[Given records]:
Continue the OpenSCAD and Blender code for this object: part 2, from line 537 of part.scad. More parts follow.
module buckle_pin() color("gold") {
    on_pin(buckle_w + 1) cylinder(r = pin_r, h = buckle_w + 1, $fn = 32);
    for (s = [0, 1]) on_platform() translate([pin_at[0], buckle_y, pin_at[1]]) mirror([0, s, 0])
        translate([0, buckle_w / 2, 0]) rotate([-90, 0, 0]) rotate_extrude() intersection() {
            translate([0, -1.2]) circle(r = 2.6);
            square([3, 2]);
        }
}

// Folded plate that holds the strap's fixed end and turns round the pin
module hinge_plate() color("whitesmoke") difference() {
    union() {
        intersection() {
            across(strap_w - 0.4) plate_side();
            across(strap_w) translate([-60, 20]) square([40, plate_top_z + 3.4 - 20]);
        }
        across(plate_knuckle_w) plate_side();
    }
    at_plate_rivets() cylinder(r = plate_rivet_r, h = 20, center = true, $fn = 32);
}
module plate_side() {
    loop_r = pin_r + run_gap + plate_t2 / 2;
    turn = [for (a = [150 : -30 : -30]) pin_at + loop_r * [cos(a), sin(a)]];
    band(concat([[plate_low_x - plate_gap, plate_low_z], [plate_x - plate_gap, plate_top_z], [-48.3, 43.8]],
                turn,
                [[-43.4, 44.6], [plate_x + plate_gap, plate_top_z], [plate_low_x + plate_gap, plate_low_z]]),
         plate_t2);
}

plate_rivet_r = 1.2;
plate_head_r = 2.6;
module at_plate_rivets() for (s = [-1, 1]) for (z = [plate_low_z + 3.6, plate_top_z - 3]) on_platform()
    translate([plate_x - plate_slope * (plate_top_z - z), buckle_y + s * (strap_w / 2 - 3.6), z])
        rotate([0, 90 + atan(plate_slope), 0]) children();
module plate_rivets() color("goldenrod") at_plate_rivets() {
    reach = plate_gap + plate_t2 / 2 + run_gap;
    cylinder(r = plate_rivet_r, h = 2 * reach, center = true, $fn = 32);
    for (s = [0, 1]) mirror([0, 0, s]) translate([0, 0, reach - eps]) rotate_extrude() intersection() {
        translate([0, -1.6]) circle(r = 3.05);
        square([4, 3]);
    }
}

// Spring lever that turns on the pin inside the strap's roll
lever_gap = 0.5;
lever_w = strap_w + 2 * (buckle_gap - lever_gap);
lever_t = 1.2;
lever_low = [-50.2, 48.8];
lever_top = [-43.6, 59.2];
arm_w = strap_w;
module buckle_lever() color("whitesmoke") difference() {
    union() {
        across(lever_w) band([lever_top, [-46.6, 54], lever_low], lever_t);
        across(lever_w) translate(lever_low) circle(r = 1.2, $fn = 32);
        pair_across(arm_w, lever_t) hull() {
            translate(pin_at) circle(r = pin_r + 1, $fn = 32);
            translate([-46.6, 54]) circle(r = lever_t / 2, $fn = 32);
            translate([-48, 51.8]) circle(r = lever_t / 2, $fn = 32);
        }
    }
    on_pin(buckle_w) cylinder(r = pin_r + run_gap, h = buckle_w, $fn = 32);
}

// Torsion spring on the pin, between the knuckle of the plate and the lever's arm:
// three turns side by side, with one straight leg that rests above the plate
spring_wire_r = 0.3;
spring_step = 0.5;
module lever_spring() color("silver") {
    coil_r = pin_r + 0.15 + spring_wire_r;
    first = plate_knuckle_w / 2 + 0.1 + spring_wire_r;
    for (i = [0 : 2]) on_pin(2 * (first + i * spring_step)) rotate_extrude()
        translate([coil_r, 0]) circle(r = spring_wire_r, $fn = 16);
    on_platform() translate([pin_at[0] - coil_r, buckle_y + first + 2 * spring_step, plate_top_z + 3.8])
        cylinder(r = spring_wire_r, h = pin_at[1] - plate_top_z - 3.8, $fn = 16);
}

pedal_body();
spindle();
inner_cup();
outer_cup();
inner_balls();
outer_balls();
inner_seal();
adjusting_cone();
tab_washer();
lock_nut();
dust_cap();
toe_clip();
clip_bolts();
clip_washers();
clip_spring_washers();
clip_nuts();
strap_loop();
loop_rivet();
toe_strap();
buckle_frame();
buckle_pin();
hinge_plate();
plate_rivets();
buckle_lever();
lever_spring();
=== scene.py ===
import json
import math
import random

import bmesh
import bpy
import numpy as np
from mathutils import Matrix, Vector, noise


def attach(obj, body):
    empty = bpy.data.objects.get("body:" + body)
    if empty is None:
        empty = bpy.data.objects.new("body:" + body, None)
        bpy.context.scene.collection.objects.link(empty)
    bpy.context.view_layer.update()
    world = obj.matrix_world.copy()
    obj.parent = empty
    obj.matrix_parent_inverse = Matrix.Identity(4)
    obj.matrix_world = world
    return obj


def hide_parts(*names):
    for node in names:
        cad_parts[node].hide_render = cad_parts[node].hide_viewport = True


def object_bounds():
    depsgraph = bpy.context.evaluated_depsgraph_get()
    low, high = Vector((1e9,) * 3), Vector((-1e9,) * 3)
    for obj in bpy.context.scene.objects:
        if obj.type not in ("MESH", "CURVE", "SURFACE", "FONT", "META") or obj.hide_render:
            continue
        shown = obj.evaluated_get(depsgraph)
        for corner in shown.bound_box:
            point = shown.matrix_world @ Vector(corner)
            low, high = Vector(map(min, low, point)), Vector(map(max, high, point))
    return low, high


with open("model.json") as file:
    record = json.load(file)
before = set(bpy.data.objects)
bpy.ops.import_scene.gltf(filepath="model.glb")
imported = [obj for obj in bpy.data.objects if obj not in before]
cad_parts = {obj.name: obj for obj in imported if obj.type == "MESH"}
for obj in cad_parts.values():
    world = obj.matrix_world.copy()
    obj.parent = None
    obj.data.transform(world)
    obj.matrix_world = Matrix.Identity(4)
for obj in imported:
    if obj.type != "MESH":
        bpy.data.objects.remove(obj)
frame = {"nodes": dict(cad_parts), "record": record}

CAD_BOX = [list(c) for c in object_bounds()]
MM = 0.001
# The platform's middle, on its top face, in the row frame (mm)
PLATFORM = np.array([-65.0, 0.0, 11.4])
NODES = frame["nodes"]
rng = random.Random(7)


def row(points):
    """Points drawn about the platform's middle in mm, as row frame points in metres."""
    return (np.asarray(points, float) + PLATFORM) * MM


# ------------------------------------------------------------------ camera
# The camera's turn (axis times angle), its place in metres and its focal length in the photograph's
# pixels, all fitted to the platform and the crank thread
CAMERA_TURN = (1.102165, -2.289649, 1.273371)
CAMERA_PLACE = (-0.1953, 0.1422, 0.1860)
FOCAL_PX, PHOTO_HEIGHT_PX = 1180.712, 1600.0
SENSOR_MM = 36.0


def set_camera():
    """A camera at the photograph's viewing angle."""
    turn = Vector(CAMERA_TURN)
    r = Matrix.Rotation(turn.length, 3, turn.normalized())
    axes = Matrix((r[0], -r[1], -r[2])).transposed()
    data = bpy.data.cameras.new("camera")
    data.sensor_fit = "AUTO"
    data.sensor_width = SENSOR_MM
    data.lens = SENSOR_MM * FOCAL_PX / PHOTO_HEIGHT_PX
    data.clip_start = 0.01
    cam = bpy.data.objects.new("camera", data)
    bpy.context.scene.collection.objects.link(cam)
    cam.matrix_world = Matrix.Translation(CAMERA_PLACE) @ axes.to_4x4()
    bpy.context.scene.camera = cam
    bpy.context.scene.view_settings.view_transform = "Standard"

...

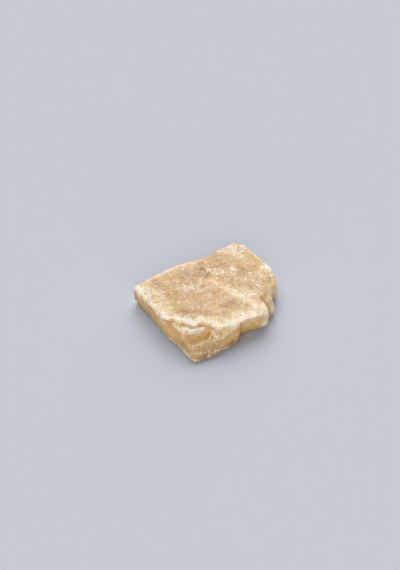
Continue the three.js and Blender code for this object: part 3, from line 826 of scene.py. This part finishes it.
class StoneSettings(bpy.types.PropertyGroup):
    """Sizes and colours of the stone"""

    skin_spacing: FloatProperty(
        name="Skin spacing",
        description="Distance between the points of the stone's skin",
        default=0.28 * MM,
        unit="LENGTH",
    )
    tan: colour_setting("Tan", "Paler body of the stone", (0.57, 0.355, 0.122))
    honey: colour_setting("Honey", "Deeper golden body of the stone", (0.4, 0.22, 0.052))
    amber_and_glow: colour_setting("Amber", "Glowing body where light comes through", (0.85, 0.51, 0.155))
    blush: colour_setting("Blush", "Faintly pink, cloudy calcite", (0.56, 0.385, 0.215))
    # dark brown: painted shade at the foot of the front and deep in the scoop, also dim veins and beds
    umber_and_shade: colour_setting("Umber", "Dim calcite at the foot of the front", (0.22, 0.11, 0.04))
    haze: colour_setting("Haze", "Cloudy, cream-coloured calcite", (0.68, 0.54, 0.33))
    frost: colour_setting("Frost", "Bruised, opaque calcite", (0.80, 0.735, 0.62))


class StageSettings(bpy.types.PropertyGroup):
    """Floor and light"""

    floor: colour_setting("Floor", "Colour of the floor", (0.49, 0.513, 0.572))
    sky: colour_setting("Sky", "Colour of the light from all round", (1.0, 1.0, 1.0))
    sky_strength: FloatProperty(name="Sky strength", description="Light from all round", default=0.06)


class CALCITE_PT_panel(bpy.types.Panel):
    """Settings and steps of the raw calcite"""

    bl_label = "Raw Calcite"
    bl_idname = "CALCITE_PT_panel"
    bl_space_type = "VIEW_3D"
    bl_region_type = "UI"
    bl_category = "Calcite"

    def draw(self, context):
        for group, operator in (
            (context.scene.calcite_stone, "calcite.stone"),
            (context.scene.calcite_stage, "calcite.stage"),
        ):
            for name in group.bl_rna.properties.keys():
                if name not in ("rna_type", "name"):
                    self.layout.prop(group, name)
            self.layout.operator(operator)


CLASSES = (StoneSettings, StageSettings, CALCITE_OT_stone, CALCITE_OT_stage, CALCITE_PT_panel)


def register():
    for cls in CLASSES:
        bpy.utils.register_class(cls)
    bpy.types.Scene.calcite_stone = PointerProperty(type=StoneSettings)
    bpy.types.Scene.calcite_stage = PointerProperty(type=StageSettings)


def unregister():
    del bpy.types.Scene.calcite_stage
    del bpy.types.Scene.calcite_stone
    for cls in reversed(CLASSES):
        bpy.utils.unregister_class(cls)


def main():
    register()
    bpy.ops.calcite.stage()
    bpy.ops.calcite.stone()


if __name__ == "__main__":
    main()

==

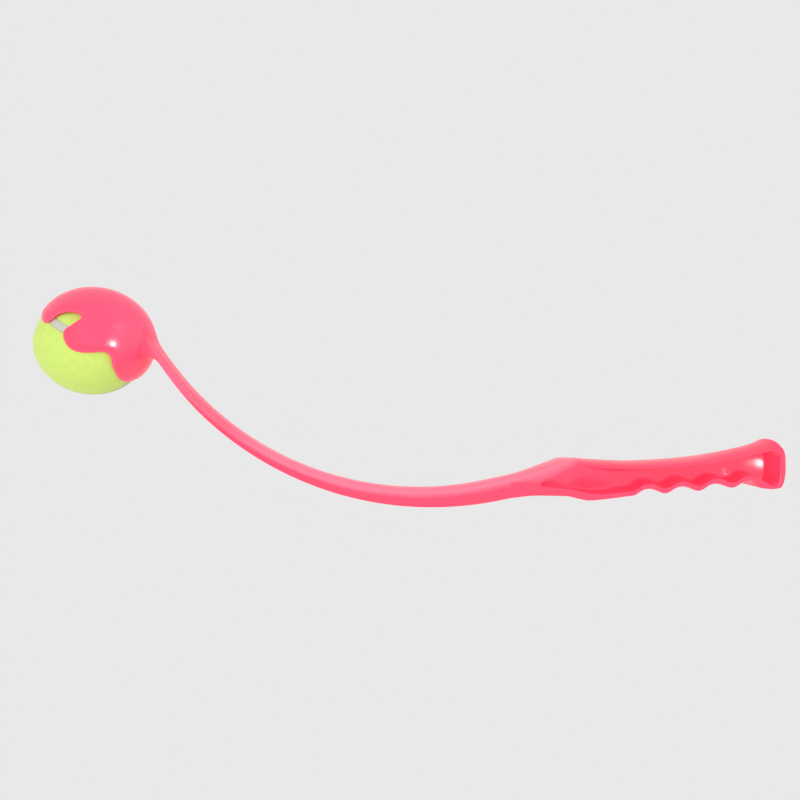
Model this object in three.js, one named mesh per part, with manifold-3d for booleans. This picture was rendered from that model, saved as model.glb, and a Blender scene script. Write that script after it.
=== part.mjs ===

[Task prompt]: Your task is to extract exactly the lines starting at the line with "cad_parts[node].hide_render = cad_parts[node].hide_viewport" and ending at the line with "if obj.type not", including both ends, and no other lines.

[Task response]:
        cad_parts[node].hide_render = cad_parts[node].hide_viewport = True


def object_bounds():
    depsgraph = bpy.context.evaluated_depsgraph_get()
    low, high = Vector((1e9,) * 3), Vector((-1e9,) * 3)
    for obj in bpy.context.scene.objects:
        if obj.type not in ("MESH", "CURVE", "SURFACE", "FONT", "META") or obj.hide_render:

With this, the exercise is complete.